** start **

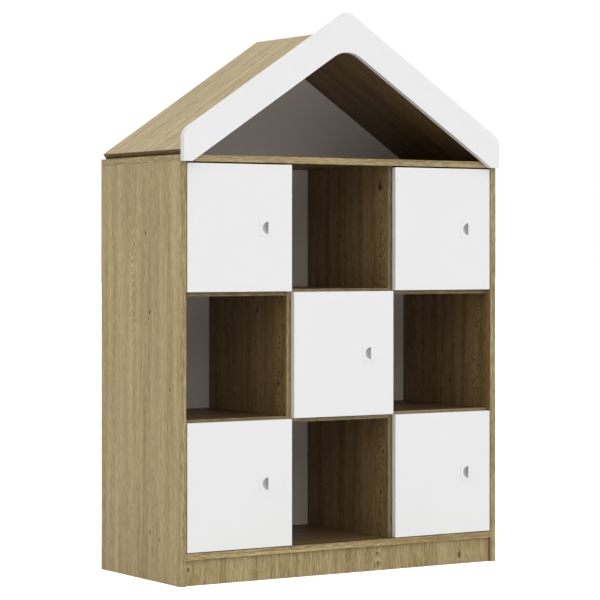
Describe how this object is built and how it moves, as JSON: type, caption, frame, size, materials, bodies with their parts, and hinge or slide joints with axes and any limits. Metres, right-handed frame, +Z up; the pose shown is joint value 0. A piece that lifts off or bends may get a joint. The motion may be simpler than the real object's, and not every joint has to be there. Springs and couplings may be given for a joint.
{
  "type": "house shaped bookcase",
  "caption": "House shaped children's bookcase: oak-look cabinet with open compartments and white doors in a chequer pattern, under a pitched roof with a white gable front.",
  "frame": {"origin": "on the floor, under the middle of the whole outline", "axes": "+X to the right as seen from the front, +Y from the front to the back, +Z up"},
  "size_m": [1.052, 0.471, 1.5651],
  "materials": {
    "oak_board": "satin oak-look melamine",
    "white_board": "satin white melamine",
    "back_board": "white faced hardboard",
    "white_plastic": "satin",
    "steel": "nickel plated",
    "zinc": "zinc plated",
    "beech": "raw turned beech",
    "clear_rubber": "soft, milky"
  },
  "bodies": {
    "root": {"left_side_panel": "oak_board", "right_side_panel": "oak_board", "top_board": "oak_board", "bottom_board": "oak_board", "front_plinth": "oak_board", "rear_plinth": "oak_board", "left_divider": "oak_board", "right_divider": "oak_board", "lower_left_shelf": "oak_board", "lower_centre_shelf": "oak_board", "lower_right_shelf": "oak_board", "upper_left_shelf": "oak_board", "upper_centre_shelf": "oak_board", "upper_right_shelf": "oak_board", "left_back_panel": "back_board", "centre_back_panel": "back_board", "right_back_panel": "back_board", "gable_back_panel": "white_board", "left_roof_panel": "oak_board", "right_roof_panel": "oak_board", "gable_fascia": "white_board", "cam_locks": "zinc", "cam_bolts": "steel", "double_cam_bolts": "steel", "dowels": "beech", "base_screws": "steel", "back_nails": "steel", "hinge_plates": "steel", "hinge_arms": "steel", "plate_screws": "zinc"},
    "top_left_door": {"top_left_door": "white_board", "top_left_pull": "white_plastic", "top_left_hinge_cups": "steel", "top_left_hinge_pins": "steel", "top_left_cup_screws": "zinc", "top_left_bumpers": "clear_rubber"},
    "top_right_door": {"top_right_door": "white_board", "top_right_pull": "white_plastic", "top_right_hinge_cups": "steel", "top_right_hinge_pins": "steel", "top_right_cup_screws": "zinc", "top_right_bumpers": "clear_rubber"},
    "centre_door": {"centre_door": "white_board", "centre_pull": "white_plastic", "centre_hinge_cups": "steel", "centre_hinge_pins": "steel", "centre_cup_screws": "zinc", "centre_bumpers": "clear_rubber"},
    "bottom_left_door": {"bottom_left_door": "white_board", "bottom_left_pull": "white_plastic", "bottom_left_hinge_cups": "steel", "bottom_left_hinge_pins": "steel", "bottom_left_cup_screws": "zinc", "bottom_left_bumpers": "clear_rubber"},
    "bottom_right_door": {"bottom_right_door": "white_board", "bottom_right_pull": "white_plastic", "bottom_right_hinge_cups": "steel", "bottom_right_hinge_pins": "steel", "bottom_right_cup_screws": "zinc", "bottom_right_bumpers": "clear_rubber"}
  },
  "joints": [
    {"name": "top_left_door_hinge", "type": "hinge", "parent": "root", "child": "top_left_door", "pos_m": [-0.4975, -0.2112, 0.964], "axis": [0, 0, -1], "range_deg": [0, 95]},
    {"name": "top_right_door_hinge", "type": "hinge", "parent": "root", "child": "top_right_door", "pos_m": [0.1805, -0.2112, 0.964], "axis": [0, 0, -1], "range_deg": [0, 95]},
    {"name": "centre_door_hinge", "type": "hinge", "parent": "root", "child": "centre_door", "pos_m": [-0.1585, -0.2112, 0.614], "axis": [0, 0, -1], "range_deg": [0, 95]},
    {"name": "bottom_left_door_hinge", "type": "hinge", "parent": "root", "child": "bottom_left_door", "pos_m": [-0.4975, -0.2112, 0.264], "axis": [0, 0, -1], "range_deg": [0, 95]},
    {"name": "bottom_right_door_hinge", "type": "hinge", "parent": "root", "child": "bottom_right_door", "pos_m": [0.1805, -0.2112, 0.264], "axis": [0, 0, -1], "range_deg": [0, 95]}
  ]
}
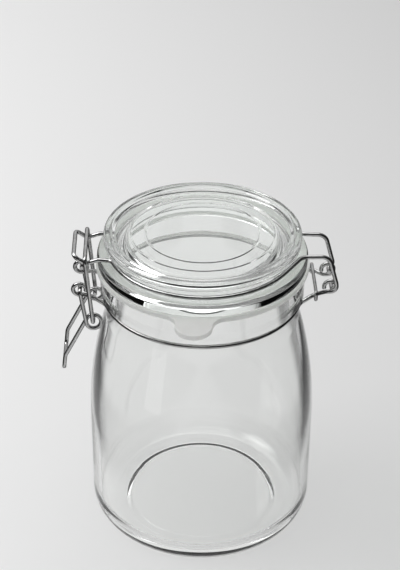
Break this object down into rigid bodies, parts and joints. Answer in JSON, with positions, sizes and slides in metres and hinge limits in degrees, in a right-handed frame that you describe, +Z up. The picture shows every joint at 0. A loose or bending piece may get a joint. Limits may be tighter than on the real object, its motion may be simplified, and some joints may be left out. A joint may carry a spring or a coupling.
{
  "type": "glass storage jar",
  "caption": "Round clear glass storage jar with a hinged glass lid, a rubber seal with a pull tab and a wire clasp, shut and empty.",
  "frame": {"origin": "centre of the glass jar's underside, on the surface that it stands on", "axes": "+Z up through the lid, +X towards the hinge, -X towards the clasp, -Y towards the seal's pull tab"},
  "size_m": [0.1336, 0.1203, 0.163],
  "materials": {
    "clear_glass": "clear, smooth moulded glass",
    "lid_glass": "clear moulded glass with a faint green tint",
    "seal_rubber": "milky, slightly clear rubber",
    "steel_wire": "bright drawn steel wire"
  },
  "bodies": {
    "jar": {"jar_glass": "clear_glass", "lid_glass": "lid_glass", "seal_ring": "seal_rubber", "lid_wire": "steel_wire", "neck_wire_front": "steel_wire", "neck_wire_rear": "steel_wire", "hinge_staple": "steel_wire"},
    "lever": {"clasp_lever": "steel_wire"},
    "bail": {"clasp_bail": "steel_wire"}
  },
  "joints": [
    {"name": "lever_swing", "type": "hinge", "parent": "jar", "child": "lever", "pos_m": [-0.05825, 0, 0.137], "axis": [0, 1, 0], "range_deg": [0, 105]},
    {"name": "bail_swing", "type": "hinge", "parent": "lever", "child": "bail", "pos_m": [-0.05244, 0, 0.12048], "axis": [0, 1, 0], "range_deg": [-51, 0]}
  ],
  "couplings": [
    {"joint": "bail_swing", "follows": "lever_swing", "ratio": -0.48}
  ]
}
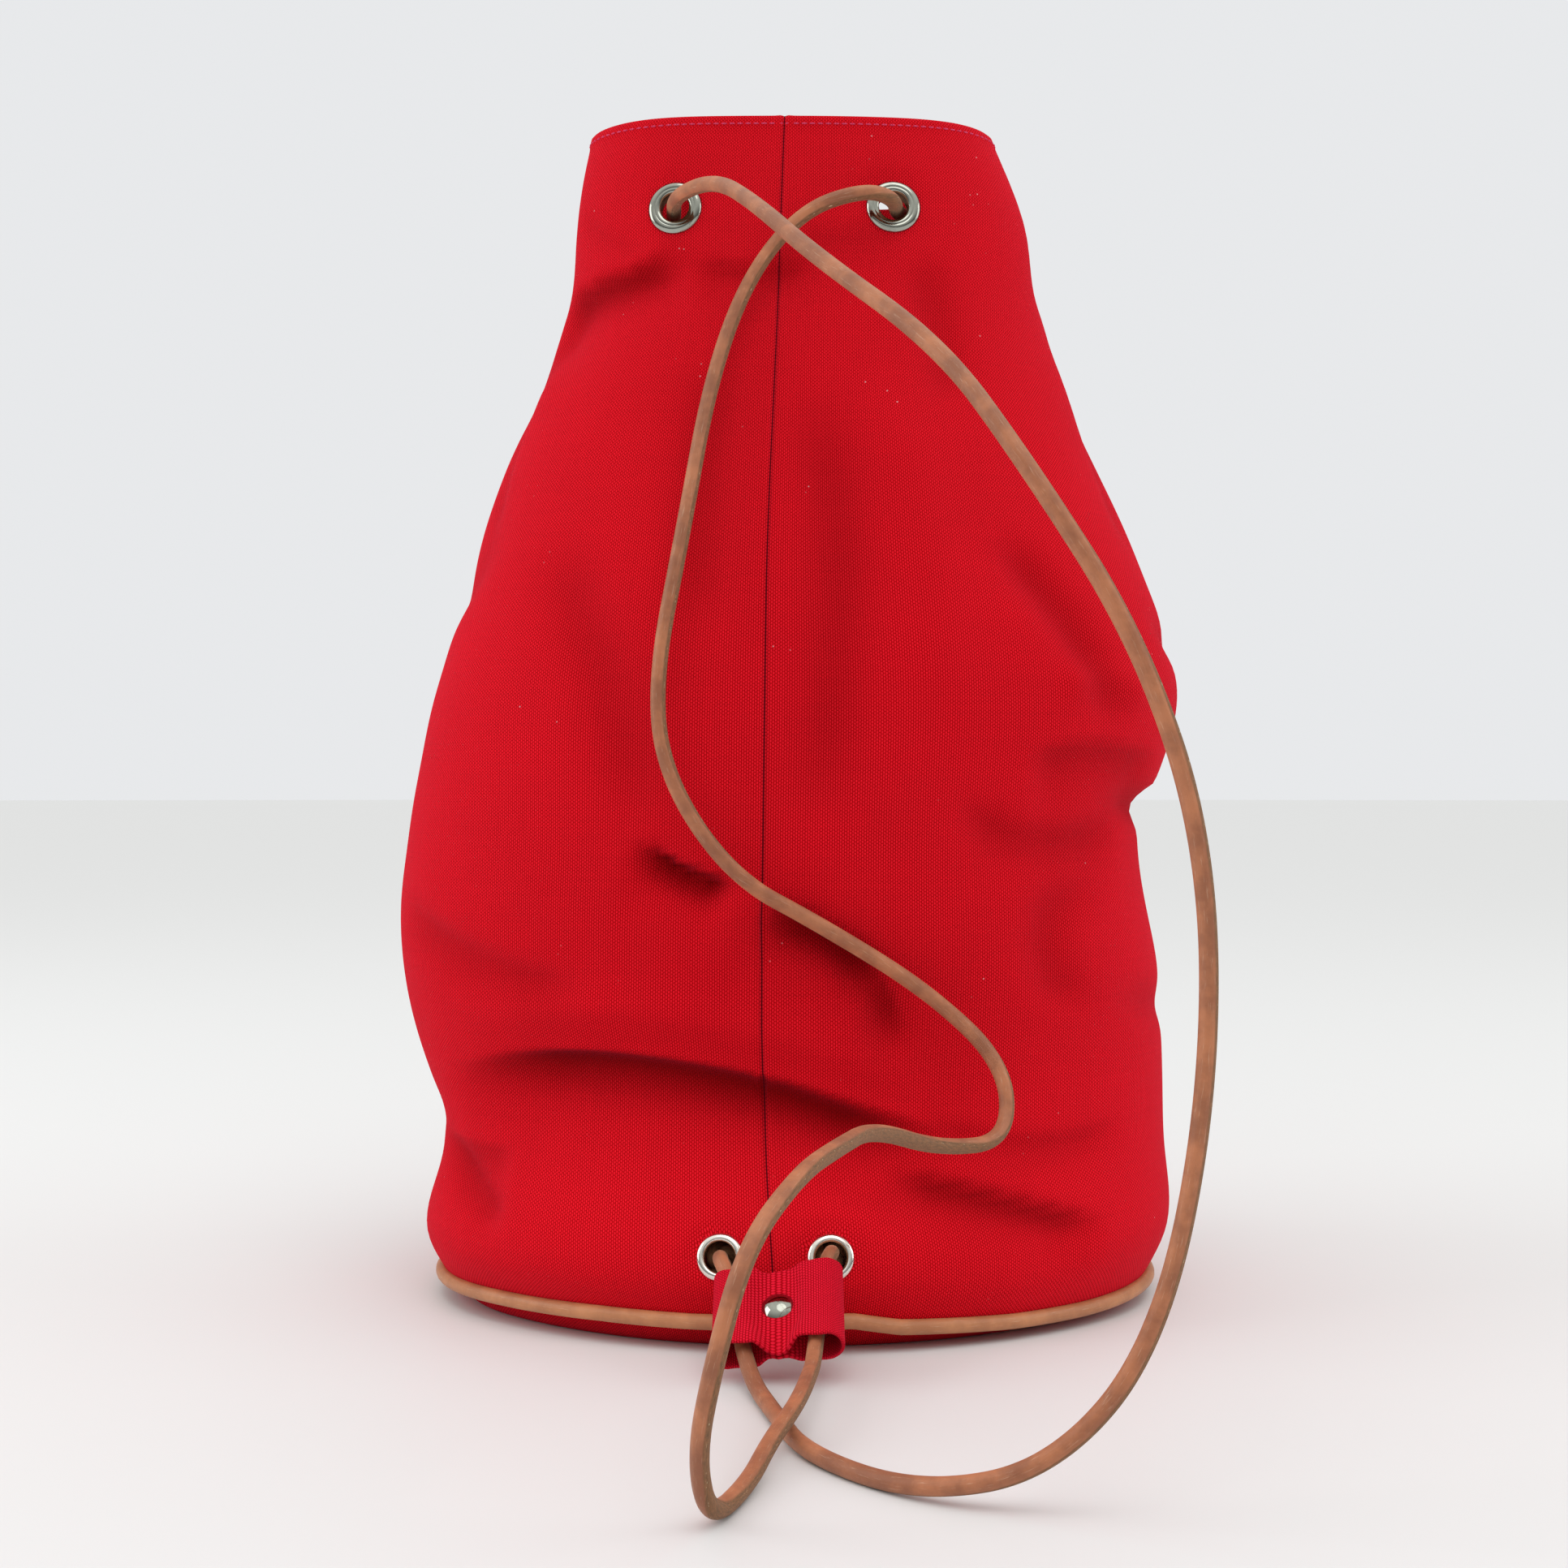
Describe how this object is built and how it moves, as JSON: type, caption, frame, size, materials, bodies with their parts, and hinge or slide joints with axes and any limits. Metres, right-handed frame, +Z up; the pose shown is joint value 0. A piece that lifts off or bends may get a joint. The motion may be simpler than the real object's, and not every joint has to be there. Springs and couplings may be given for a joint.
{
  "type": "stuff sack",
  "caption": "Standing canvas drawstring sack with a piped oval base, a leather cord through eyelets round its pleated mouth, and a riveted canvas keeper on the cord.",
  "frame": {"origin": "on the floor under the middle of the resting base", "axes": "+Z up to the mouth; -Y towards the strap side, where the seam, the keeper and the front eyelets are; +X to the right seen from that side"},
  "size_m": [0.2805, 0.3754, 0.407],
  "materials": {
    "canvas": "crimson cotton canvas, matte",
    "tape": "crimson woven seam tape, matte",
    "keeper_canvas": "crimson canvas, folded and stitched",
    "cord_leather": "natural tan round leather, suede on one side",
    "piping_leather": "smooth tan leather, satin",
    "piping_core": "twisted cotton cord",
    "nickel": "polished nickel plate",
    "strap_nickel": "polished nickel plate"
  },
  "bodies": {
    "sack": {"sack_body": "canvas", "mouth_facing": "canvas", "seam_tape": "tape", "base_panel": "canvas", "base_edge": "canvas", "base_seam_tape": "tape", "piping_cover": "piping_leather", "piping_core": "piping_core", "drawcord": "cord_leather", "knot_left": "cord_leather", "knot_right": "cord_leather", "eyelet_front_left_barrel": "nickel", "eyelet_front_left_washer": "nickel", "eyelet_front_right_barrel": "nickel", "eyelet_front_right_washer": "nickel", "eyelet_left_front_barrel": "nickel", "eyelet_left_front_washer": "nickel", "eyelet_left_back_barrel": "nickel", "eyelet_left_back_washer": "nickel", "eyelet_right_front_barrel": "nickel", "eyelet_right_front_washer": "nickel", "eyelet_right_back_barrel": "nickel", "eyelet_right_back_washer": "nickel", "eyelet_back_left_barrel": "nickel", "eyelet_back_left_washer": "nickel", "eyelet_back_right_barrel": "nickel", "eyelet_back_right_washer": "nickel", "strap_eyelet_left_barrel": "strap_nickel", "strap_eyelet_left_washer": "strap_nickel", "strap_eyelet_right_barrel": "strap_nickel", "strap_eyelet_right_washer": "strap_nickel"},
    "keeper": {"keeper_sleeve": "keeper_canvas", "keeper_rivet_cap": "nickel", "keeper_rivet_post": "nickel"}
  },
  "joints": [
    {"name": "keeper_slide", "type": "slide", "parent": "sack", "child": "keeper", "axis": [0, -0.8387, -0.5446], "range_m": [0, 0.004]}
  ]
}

** end **

● **What you are asked to do**:
Copy all lines from the listing that contain "frame".

● **Task output**:
Describe how this object is built and how it moves, as JSON: type, caption, frame, size, materials, bodies with their parts, and hinge or slide joints with axes and any limits. Metres, right-handed frame, +Z up; the pose shown is joint value 0. A piece that lifts off or bends may get a joint. The motion may be simpler than the real object's, and not every joint has to be there. Springs and couplings may be given for a joint.
  "frame": {"origin": "on the floor, under the middle of the whole outline", "axes": "+X to the right as seen from the front, +Y from the front to the back, +Z up"},
Break this object down into rigid bodies, parts and joints. Answer in JSON, with positions, sizes and slides in metres and hinge limits in degrees, in a right-handed frame that you describe, +Z up. The picture shows every joint at 0. A loose or bending piece may get a joint. Limits may be tighter than on the real object, its motion may be simplified, and some joints may be left out. A joint may carry a spring or a coupling.
  "frame": {"origin": "centre of the glass jar's underside, on the surface that it stands on", "axes": "+Z up through the lid, +X towards the hinge, -X towards the clasp, -Y towards the seal's pull tab"},
Describe how this object is built and how it moves, as JSON: type, caption, frame, size, materials, bodies with their parts, and hinge or slide joints with axes and any limits. Metres, right-handed frame, +Z up; the pose shown is joint value 0. A piece that lifts off or bends may get a joint. The motion may be simpler than the real object's, and not every joint has to be there. Springs and couplings may be given for a joint.
  "frame": {"origin": "on the floor under the middle of the resting base", "axes": "+Z up to the mouth; -Y towards the strap side, where the seam, the keeper and the front eyelets are; +X to the right seen from that side"},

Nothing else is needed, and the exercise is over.